===== PROVIDED DATA

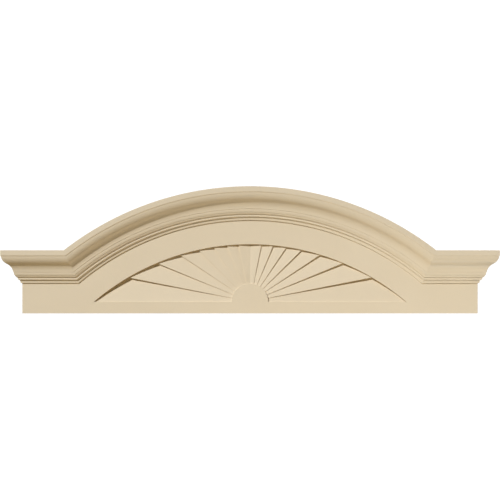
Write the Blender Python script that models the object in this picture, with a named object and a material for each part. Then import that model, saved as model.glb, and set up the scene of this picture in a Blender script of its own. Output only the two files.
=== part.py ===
"""Sunburst pediment: a moulded head for a door or a window, made in one piece.

A plain frieze board carries a crown moulding. The crown runs level over each end, rises into an arch
between them and returns to the wall at both sides. Under the arch, a fan of tilted blades spreads from a
half-round hub. Metres, +Z up. The front faces -Y. The back lies flat on the wall at Y = 0, with the origin
at its middle.
"""

import math

import bmesh
import bpy

# Overall sizes
OVERALL_WIDTH = 2.184  # crown, from corner to corner
FLANKER_LENGTH = 0.278  # level top at each end, from the corner to the foot of the arch
FLANKER_HEIGHT = 0.281  # bottom edge to the level tops
ARCH_RISE = 0.280  # level tops to the crest of the arch
BOARD_THICKNESS = 0.036  # back to the face of the frieze

# Members of the crown from the top down: DROP is a member's height, BACK how far it sets back
FASCIA_DROP = 0.0225
FASCIA_STEP_DROP = 0.0045
FASCIA_STEP_BACK = 0.0027
CYMA_DROP = 0.0690
CYMA_BACK = 0.0435
CYMA_TURN = 0.47  # share of the cyma that is round, above its hollow part
CYMA_EASE = math.radians(6.0)  # lean of the cyma's face at its top
QUIRK_DROP = 0.0012
QUIRK_BACK = 0.0021
OVOLO_DROP = 0.0133
OVOLO_BACK = 0.0031
OVOLO_STEP_DROP = 0.0010
OVOLO_STEP_BACK = 0.0019
ROUND_DROP = 0.0092
ROUND_BACK = 0.0065
ROUND_EASE = math.radians(8.0)  # lean of the small round's face at its top
ROUND_SOFFIT = 0.0026
LISTEL_DROP = 0.0091
LISTEL_SOFFIT = 0.0012
COVE_DROP = 0.0090
COVE_BACK = 0.0083
BASE_FILLET_DROP = 0.0067
BASE_FILLET_BACK = 0.0014
BASE_SOFFIT_DROP = 0.0015
BASE_SOFFIT_BACK = 0.0059

# Sunburst
BAND_WIDTH = 0.1061  # plain band between the crown and the recess
SUN_BASE_HEIGHT = 0.0520  # bottom edge to the straight side of the recess
HUB_RADIUS = 0.081
FAN_DEPTH = 0.0068  # lower edge of every blade, below the frieze
BLADE_SINK = 0.0250  # how much deeper a blade's upper edge lies, for each metre out from the hub's centre
BLADES_PER_SIDE = 8

# Fineness of the round shapes
ARCH_STEPS = 48
CYMA_STEPS = 6
OVOLO_STEPS = 5
ROUND_STEPS = 4
COVE_STEPS = 4
BLADE_STEPS = 5
SMOOTH_BELOW = math.radians(30.0)

# Finish: factory-primed tan
PRIMER_COLOUR = (0.70, 0.585, 0.385, 1.0)
PRIMER_ROUGHNESS = 0.55

# Places that follow from the sizes
BOTTOM_Z = -(FLANKER_HEIGHT + ARCH_RISE) / 2
FLANKER_TOP_Z = BOTTOM_Z + FLANKER_HEIGHT
HALF_SPAN = OVERALL_WIDTH / 2 - FLANKER_LENGTH
ARCH_RADIUS = (HALF_SPAN**2 + ARCH_RISE**2) / (2 * ARCH_RISE)
ARCH_CENTRE_Z = FLANKER_TOP_Z + ARCH_RISE - ARCH_RADIUS
SUN_BASE_Z = BOTTOM_Z + SUN_BASE_HEIGHT
FRIEZE_Y = -BOARD_THICKNESS
BLADE_ANGLE = math.pi / 2 / BLADES_PER_SIDE
SIDE_STEPS = BLADES_PER_SIDE * BLADE_STEPS


def arc_to(points, drop, back, start, steps):
    """Adds a round member to the section. Its face starts leaning back by `start` from straight down."""
    first_drop, first_back = points[-1]
    chord = math.hypot(drop, back)
    turn = 2 * (math.atan2(back, drop) - start)
    radius = chord / (2 * math.sin(turn / 2))
    for step in range(1, steps + 1):
        lean = start + turn * step / steps
        along = radius * (math.sin(lean) - math.sin(start))
        inward = radius * (math.cos(start) - math.cos(lean))
        points.append((first_drop + along, first_back + inward))


def line_to(points, drop, back):
    points.append((points[-1][0] + drop, points[-1][1] + back))


def crown_section():
    """Section of the crown, top first, as (distance below the top, distance in front of the frieze)."""
    points = [(0.0, 0.0)]
    line_to(points, FASCIA_DROP, 0.0)
    line_to(points, FASCIA_STEP_DROP, FASCIA_STEP_BACK)
    cyma_middle = 2 * math.atan2(CYMA_BACK, CYMA_DROP) - CYMA_EASE
    arc_to(points, CYMA_DROP * CYMA_TURN, CYMA_BACK * CYMA_TURN, CYMA_EASE, CYMA_STEPS)
    arc_to(points, CYMA_DROP * (1 - CYMA_TURN), CYMA_BACK * (1 - CYMA_TURN), cyma_middle, CYMA_STEPS)
    line_to(points, QUIRK_DROP, QUIRK_BACK)
    arc_to(points, OVOLO_DROP, OVOLO_BACK, 0.0, OVOLO_STEPS)
    line_to(points, OVOLO_STEP_DROP, OVOLO_STEP_BACK)
    arc_to(points, ROUND_DROP, ROUND_BACK, ROUND_EASE, ROUND_STEPS)
    line_to(points, 0.0, ROUND_SOFFIT)
    line_to(points, LISTEL_DROP, 0.0)
    line_to(points, 0.0, LISTEL_SOFFIT)
    arc_to(points, COVE_DROP, COVE_BACK, 2 * math.atan2(COVE_BACK, COVE_DROP), COVE_STEPS)
    line_to(points, BASE_FILLET_DROP, BASE_FILLET_BACK)
    line_to(points, BASE_SOFFIT_DROP, BASE_SOFFIT_BACK)
    projection = points[-1][1]
    return [(drop, projection - back) for drop, back in points]


CROWN_SECTION = crown_section()
CROWN_PROJECTION = CROWN_SECTION[0][1]
CROWN_HEIGHT = CROWN_SECTION[-1][0]
FRIEZE_HALF_WIDTH = OVERALL_WIDTH / 2 - CROWN_PROJECTION
SUN_RADIUS = ARCH_RADIUS - CROWN_HEIGHT - BAND_WIDTH


def crown_run(drop, projection):
    """Run of one point of the section: wall, left corner, over the arch, right corner and wall."""
    level = FLANKER_TOP_Z - drop
    side = FRIEZE_HALF_WIDTH + projection
    front = FRIEZE_Y - projection
    radius = ARCH_RADIUS - drop
    half_angle = math.acos((level - ARCH_CENTRE_Z) / radius)
    run = [(-side, 0.0, level), (-side, front, level)]
    for step in range(ARCH_STEPS + 1):
        angle = half_angle * (2 * step / ARCH_STEPS - 1)
        run.append((radius * math.sin(angle), front, ARCH_CENTRE_Z + radius * math.cos(angle)))
    run += [(side, front, level), (side, 0.0, level)]
    return run


def build_crown(bm):
    """Lofts the crown from its section's runs. Returns its rows of vertices, top row first."""
    rows = [[bm.verts.new(point) for point in crown_run(*pair)] for pair in CROWN_SECTION]
    for upper, lower in zip(rows, rows[1:]):
        for here in range(len(upper) - 1):
            bm.faces.new((upper[here], lower[here], lower[here + 1], upper[here + 1]))
    return rows


def build_board(bm, rows):
    """Closes the body round the crown: its top, the back, the two ends and the underside."""
    top, crease = rows[0], rows[-1]
    top_back = [bm.verts.new((vert.co.x, 0.0, vert.co.z)) for vert in top[2:-2]]
    bm.faces.new((top[0], top[1], top[2], top_back[0]))
    for here in range(len(top_back) - 1):
        bm.faces.new((top_back[here], top[here + 2], top[here + 3], top_back[here + 1]))
    bm.faces.new((top_back[-1], top[-3], top[-2], top[-1]))

    left_back, left_front, right_front, right_back = [
        bm.verts.new((side * FRIEZE_HALF_WIDTH, y, BOTTOM_Z))
        for side, y in ((-1, 0.0), (-1, FRIEZE_Y), (1, FRIEZE_Y), (1, 0.0))
    ]
    bm.faces.new((crease[0], crease[1], left_front, left_back))
    bm.faces.new((crease[-1], crease[-2], right_front, right_back))
    bm.faces.new((left_back, left_front, right_front, right_back))
    left_end = [row[0] for row in rows]
    right_end = [row[-1] for row in reversed(rows)]
    bm.faces.new(left_end + [left_back, right_back] + right_end + top_back[::-1])


def recess_reach(ray):
    """Length from the centre of the hub to the arch of the recess, along a ray at this angle from level."""
    above = SUN_BASE_Z - ARCH_CENTRE_Z
    return math.sqrt(SUN_RADIUS**2 - (above * math.cos(ray)) ** 2) - above * math.sin(ray)


def blade_depth(reach, share):
    """Depth of a blade below the frieze. `share` is 0 at its level lower edge and 1 at its deep edge."""
    return FAN_DEPTH + reach * BLADE_SINK * share


def ray_column(bm, angle, reach, depths):
    """Vertices at one point of the recess's edge, one for each depth, shallow first."""
    x = reach * math.cos(angle)
    z = SUN_BASE_Z + reach * math.sin(angle)
    return [bm.verts.new((x, FRIEZE_Y + depth, z)) for depth in depths]


def column_pair(bm, station):
    """Columns where a station's ray meets the hub and the arch. A step between two blades has two depths."""
    blade, step = divmod(min(station, 2 * SIDE_STEPS - station), BLADE_STEPS)
    shares = [step / BLADE_STEPS]
    if step == 0 and blade > 0:
        shares = [0.0, 1.0]
    if blade == BLADES_PER_SIDE:
        shares = [1.0]
    angle = math.pi / 2 * station / SIDE_STEPS
    rim_reach = recess_reach((blade + step / BLADE_STEPS) * BLADE_ANGLE)
    hub_depths = [0.0] + [blade_depth(HUB_RADIUS, share) for share in shares]
    rim_depths = [0.0] + [blade_depth(rim_reach, share) for share in shares]
    return ray_column(bm, angle, HUB_RADIUS, hub_depths), ray_column(bm, angle, rim_reach, rim_depths)


def build_wall(bm, first, second):
    """Wall between two columns, which meet only at the frieze and at their last depths."""
    longer, other = (second, first) if len(second) > len(first) else (first, second)
    ring = longer + other[:0:-1]
    for here, there in zip(ring, ring[1:]):
        bm.faces.new((other[0], here, there))


def build_sunburst(bm):
    """Sinks the fan of blades into the frieze, from the right end of its base over the top to the left."""
    pairs = [column_pair(bm, station) for station in range(2 * SIDE_STEPS + 1)]
    for station in range(2 * SIDE_STEPS):
        surface = []
        for start, end in zip(pairs[station], pairs[station + 1]):
            if station < SIDE_STEPS:
                start = start[:2]
            else:
                end = end[:2]
            build_wall(bm, start, end)
            surface.append((start[-1], end[-1]))
        (hub_start, hub_end), (rim_start, rim_end) = surface
        bm.faces.new((hub_start, rim_start, rim_end, hub_end))
    for hub, rim in pairs:
        if len(hub) > 2:
            bm.faces.new((hub[1], rim[1], rim[2], hub[2]))
    for hub, rim in (pairs[0], pairs[-1]):
        bm.faces.new((hub[0], rim[0], rim[1], hub[1]))


def primer_material(name):
    material = bpy.data.materials.new(name)
    material.use_nodes = True
    shader = material.node_tree.nodes["Principled BSDF"]
    shader.inputs["Base Color"].default_value = PRIMER_COLOUR
    shader.inputs["Roughness"].default_value = PRIMER_ROUGHNESS
    material.diffuse_color = PRIMER_COLOUR
    return material


def build_pediment():
    bm = bmesh.new()
    rows = build_crown(bm)
    build_board(bm, rows)
    build_sunburst(bm)
    open_edges = [edge for edge in bm.edges if edge.is_boundary]
    bmesh.ops.triangle_fill(bm, use_beauty=True, edges=open_edges)
    bmesh.ops.recalc_face_normals(bm, faces=bm.faces)
    mesh = bpy.data.meshes.new("sunburst_pediment")
    bm.to_mesh(mesh)
    bm.free()
    mesh.shade_smooth()
    mesh.set_sharp_from_angle(angle=SMOOTH_BELOW)
    mesh.materials.append(primer_material("primed_tan"))
    pediment = bpy.data.objects.new("sunburst_pediment", mesh)
    bpy.context.scene.collection.objects.link(pediment)
    return pediment


for old in list(bpy.data.objects):
    bpy.data.objects.remove(old, do_unlink=True)
build_pediment()
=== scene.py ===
"""Looks of the sunburst pediment: a fine mesh of its form, the primed finish, the studio and the camera.

Metres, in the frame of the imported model: +Z up, the carved front facing -Y and the flat back on the wall.
"""

import math

import bmesh
import bpy
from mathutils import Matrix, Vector


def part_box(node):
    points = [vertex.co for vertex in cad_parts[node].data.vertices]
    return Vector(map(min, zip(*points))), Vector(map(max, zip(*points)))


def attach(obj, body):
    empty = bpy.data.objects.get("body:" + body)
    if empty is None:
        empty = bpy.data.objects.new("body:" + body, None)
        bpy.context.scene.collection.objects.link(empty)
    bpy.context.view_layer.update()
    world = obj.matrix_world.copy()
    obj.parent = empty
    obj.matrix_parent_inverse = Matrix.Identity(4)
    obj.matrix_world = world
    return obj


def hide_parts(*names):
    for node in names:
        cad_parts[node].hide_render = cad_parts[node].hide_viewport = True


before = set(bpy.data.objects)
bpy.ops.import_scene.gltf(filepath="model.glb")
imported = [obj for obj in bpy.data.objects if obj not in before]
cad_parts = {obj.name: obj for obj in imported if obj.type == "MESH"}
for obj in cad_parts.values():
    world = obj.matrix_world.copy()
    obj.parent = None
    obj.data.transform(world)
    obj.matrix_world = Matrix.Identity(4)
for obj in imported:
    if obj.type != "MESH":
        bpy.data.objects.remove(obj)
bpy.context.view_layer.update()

# Sizes that the frame gives
NODE = "sunburst_pediment"
NODE_LOW, NODE_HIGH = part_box(NODE)
OVERALL_WIDTH = NODE_HIGH[0] - NODE_LOW[0]
BACK_Y = NODE_HIGH[1]
BOTTOM_Z = NODE_LOW[2]
CREST_Z = NODE_HIGH[2]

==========

Please repeat word for word the lines above that run from the beginning through the line containing "in one piece.", keeping both the first and that last line.

**ANSWER TO THE PROBLEM**
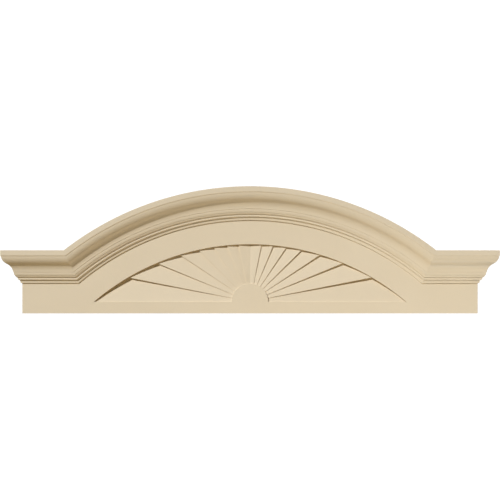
Write the Blender Python script that models the object in this picture, with a named object and a material for each part. Then import that model, saved as model.glb, and set up the scene of this picture in a Blender script of its own. Output only the two files.
=== part.py ===
"""Sunburst pediment: a moulded head for a door or a window, made in one piece.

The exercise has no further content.